┌──

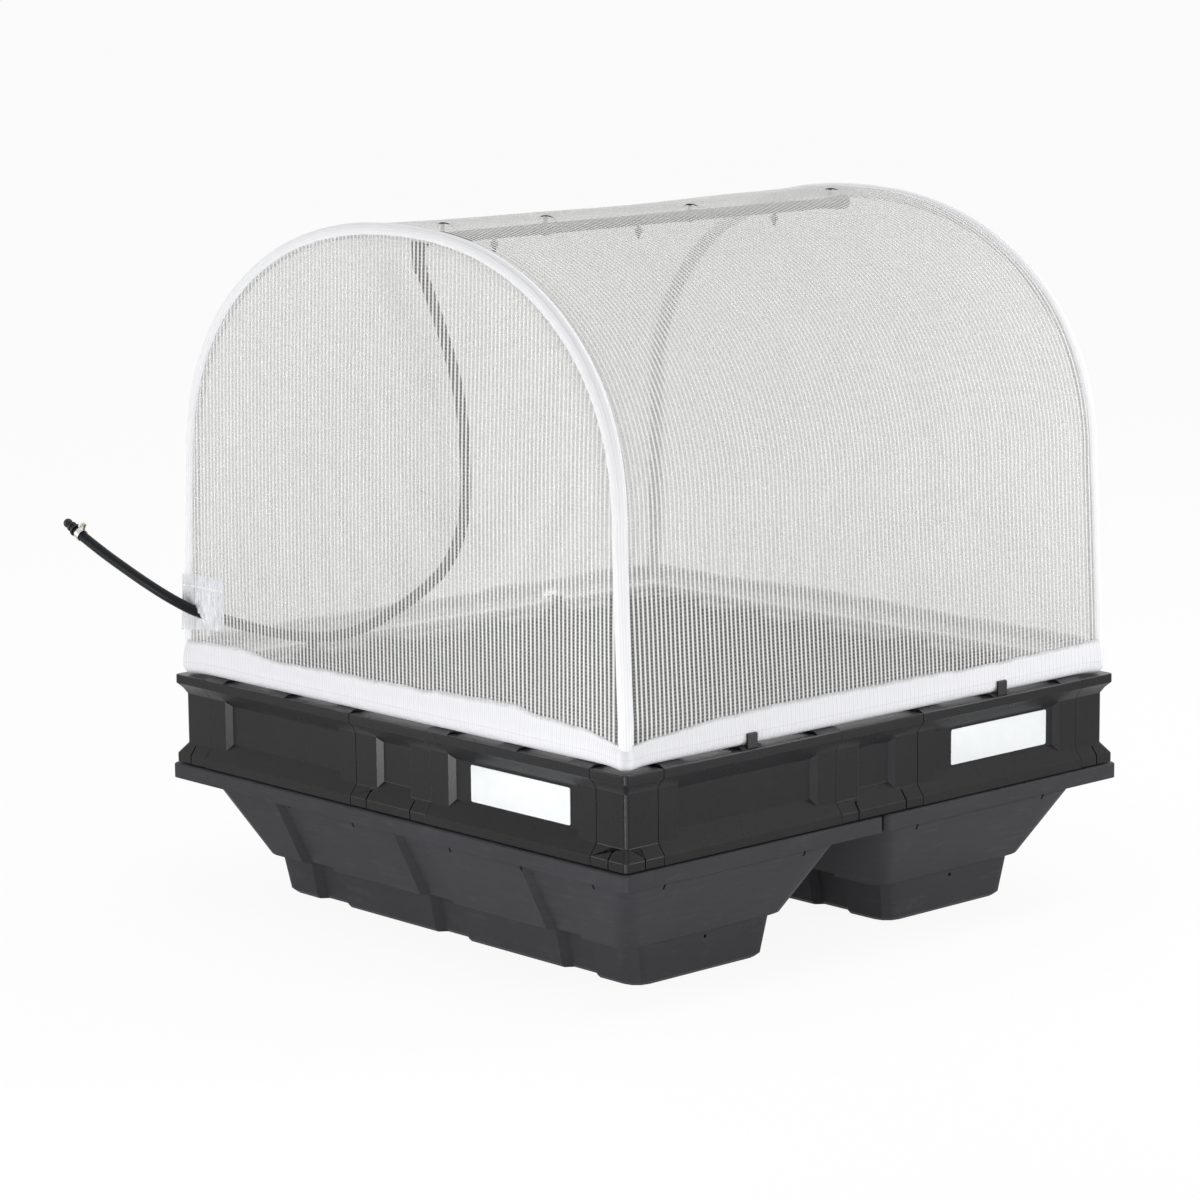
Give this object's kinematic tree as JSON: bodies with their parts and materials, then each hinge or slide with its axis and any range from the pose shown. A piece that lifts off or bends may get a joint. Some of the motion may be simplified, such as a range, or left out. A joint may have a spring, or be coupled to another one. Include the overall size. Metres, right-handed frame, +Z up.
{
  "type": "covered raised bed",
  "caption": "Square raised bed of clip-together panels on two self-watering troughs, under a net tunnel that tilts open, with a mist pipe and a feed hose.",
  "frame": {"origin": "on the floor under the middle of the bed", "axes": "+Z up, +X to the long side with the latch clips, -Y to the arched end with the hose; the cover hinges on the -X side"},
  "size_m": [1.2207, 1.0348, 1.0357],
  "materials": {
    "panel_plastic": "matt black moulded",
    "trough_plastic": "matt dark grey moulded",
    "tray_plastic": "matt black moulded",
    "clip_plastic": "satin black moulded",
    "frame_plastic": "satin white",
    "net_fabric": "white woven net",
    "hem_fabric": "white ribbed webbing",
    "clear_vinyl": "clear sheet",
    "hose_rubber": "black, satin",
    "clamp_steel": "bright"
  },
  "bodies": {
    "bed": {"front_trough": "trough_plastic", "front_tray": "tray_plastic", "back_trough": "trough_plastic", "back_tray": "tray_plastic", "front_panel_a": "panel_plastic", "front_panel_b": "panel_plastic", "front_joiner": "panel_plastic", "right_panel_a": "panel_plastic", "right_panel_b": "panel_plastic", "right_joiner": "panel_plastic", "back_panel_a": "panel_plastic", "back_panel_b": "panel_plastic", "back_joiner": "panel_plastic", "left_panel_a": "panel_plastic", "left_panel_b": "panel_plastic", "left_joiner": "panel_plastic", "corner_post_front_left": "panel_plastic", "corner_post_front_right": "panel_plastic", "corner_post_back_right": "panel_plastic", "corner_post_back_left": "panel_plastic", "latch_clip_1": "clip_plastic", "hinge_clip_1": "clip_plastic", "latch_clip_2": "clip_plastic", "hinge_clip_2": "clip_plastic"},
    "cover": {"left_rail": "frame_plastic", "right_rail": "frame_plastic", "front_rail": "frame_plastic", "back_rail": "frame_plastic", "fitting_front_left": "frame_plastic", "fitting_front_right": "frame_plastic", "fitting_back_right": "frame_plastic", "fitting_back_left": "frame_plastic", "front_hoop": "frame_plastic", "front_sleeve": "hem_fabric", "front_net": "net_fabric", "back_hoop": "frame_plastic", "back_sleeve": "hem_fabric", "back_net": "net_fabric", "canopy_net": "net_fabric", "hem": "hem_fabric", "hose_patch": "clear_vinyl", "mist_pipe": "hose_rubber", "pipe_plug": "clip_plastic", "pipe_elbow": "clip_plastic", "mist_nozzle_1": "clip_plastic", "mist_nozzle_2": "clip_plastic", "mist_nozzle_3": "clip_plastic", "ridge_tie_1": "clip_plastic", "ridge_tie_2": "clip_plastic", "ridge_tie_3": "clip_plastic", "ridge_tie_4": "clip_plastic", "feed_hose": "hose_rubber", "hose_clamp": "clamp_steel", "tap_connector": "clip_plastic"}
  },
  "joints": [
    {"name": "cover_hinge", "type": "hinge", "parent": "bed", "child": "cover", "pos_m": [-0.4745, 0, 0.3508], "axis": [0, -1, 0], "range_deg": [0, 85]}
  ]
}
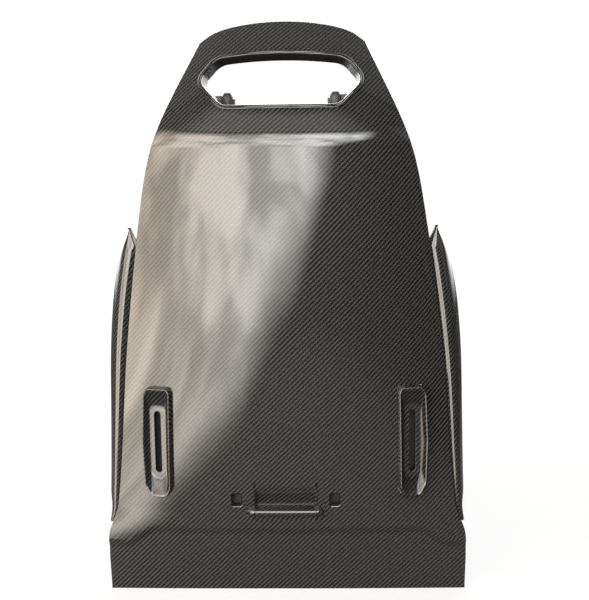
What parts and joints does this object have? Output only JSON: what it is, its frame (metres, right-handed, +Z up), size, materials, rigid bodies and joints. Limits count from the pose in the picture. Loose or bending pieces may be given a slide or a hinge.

└──

**Do this**
Extract all of the data shown above and repeat it verbatim.

**Response for this exercise**
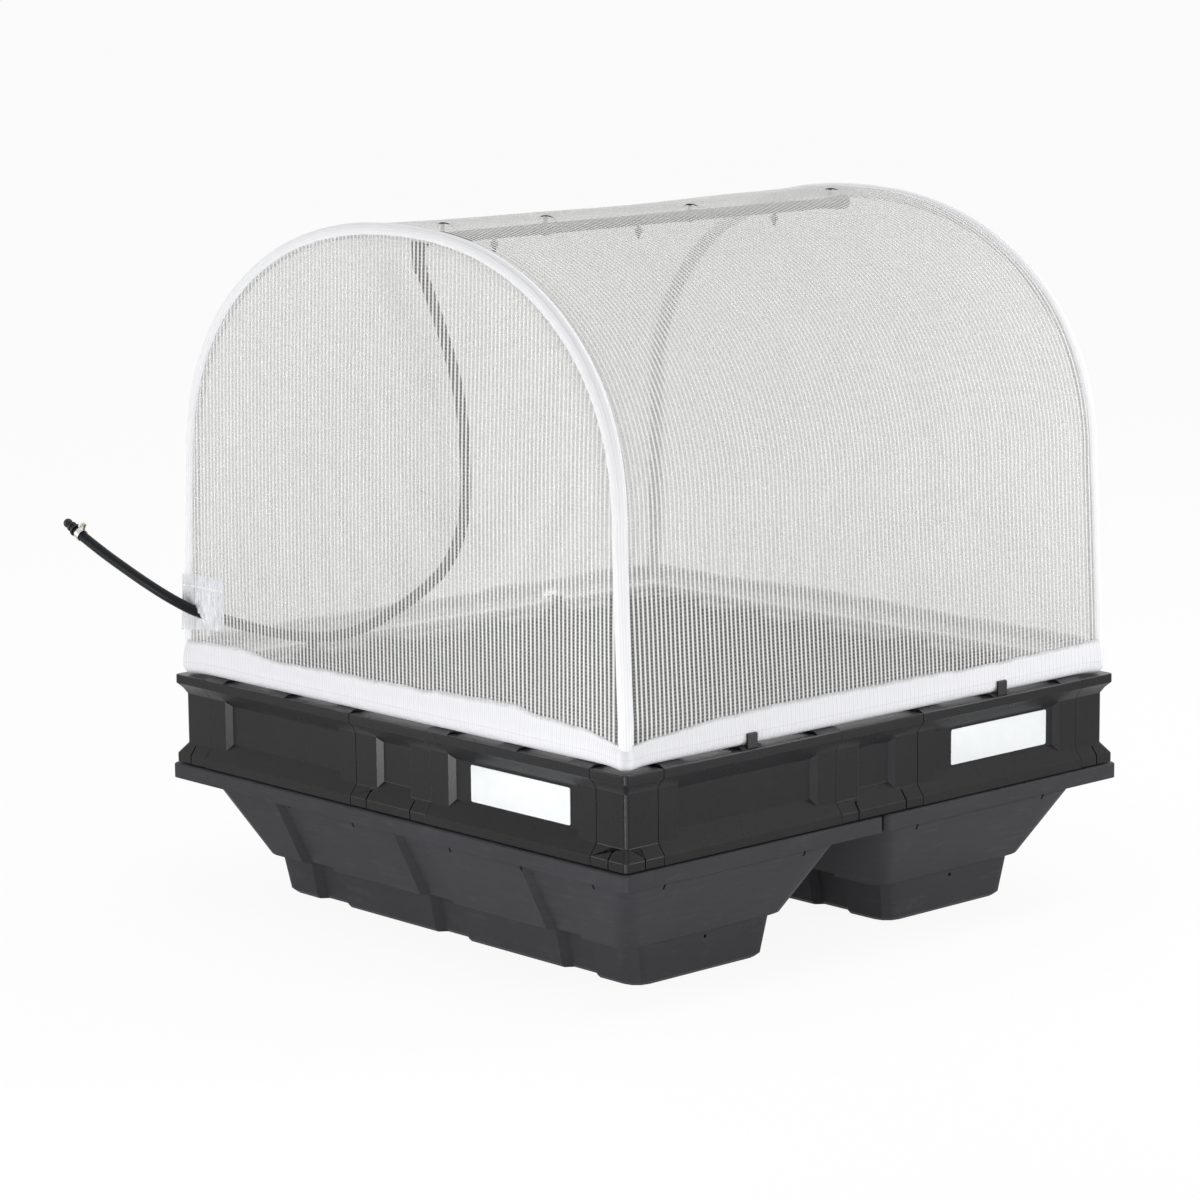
Give this object's kinematic tree as JSON: bodies with their parts and materials, then each hinge or slide with its axis and any range from the pose shown. A piece that lifts off or bends may get a joint. Some of the motion may be simplified, such as a range, or left out. A joint may have a spring, or be coupled to another one. Include the overall size. Metres, right-handed frame, +Z up.
{
  "type": "covered raised bed",
  "caption": "Square raised bed of clip-together panels on two self-watering troughs, under a net tunnel that tilts open, with a mist pipe and a feed hose.",
  "frame": {"origin": "on the floor under the middle of the bed", "axes": "+Z up, +X to the long side with the latch clips, -Y to the arched end with the hose; the cover hinges on the -X side"},
  "size_m": [1.2207, 1.0348, 1.0357],
  "materials": {
    "panel_plastic": "matt black moulded",
    "trough_plastic": "matt dark grey moulded",
    "tray_plastic": "matt black moulded",
    "clip_plastic": "satin black moulded",
    "frame_plastic": "satin white",
    "net_fabric": "white woven net",
    "hem_fabric": "white ribbed webbing",
    "clear_vinyl": "clear sheet",
    "hose_rubber": "black, satin",
    "clamp_steel": "bright"
  },
  "bodies": {
    "bed": {"front_trough": "trough_plastic", "front_tray": "tray_plastic", "back_trough": "trough_plastic", "back_tray": "tray_plastic", "front_panel_a": "panel_plastic", "front_panel_b": "panel_plastic", "front_joiner": "panel_plastic", "right_panel_a": "panel_plastic", "right_panel_b": "panel_plastic", "right_joiner": "panel_plastic", "back_panel_a": "panel_plastic", "back_panel_b": "panel_plastic", "back_joiner": "panel_plastic", "left_panel_a": "panel_plastic", "left_panel_b": "panel_plastic", "left_joiner": "panel_plastic", "corner_post_front_left": "panel_plastic", "corner_post_front_right": "panel_plastic", "corner_post_back_right": "panel_plastic", "corner_post_back_left": "panel_plastic", "latch_clip_1": "clip_plastic", "hinge_clip_1": "clip_plastic", "latch_clip_2": "clip_plastic", "hinge_clip_2": "clip_plastic"},
    "cover": {"left_rail": "frame_plastic", "right_rail": "frame_plastic", "front_rail": "frame_plastic", "back_rail": "frame_plastic", "fitting_front_left": "frame_plastic", "fitting_front_right": "frame_plastic", "fitting_back_right": "frame_plastic", "fitting_back_left": "frame_plastic", "front_hoop": "frame_plastic", "front_sleeve": "hem_fabric", "front_net": "net_fabric", "back_hoop": "frame_plastic", "back_sleeve": "hem_fabric", "back_net": "net_fabric", "canopy_net": "net_fabric", "hem": "hem_fabric", "hose_patch": "clear_vinyl", "mist_pipe": "hose_rubber", "pipe_plug": "clip_plastic", "pipe_elbow": "clip_plastic", "mist_nozzle_1": "clip_plastic", "mist_nozzle_2": "clip_plastic", "mist_nozzle_3": "clip_plastic", "ridge_tie_1": "clip_plastic", "ridge_tie_2": "clip_plastic", "ridge_tie_3": "clip_plastic", "ridge_tie_4": "clip_plastic", "feed_hose": "hose_rubber", "hose_clamp": "clamp_steel", "tap_connector": "clip_plastic"}
  },
  "joints": [
    {"name": "cover_hinge", "type": "hinge", "parent": "bed", "child": "cover", "pos_m": [-0.4745, 0, 0.3508], "axis": [0, -1, 0], "range_deg": [0, 85]}
  ]
}
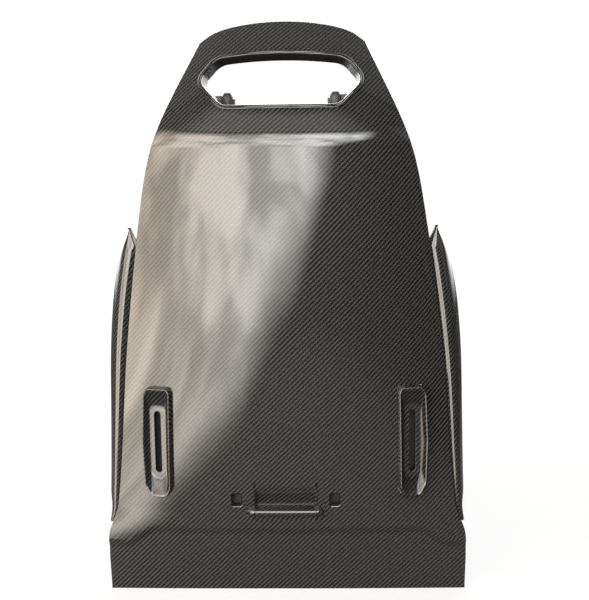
What parts and joints does this object have? Output only JSON: what it is, its frame (metres, right-handed, +Z up), size, materials, rigid bodies and joints. Limits count from the pose in the picture. Loose or bending pieces may be given a slide or a hinge.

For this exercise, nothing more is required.